● WHAT IS ASKED
Search the records for "code". Copy every line where it appears.

● INPUT RECORDS
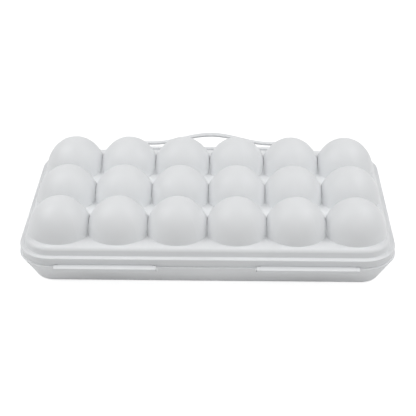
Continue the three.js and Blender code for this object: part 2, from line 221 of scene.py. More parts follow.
# Patterns in the plastics, with scales in waves for each metre
NOISE_SPAN = (0.3, 0.7)
CLOUD_SCALE = 22
CLOUD_DETAIL = 3
CLOUD_SHARE = 0.975
GLOSS_SCALE = 60
GLOSS_DETAIL = 5
GLOSSIER_BY = 0.05
DULLER_BY = 0.06
GRAIN_SCALE = 1800
GRAIN_DETAIL = 2
GRAIN_DEPTH = 0.05 * MM

# Painted shade in narrow places, by how open a place is
PAINTED_SHADE_REACH = 1.8 * MM
PAINTED_SHADE_SAMPLES = 24
PAINTED_SHADE_OPENNESS = (0.1, 0.36)
PAINTED_SHADE_SHARES = (0.3, 1)

# Camera, fitted to the egg grid in the photograph, with its sensor in millimetres
FRAME_PIXELS = 416
FOCAL_PIXELS = 1021.2
SENSOR_WIDTH = 36
CAMERA_YAW = math.radians(-1.425)
CAMERA_PITCH = math.radians(32.262)
CAMERA_ROLL = math.radians(0.319)
CAMERA_X = 18.77 * MM
CAMERA_Y = -777.089 * MM
CAMERA_ABOVE_DECK = 477.424 * MM
CAMERA_FAR_LIMIT = 20

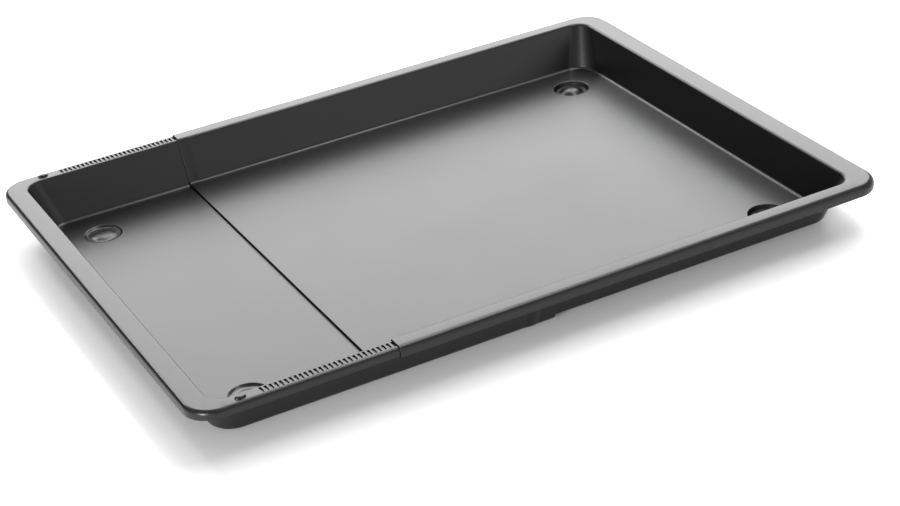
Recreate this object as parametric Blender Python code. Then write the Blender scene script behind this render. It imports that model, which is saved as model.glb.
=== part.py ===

● RESPONSE TO THIS EXERCISE
Continue the three.js and Blender code for this object: part 2, from line 221 of scene.py. More parts follow.
Recreate this object as parametric Blender Python code. Then write the Blender scene script behind this render. It imports that model, which is saved as model.glb.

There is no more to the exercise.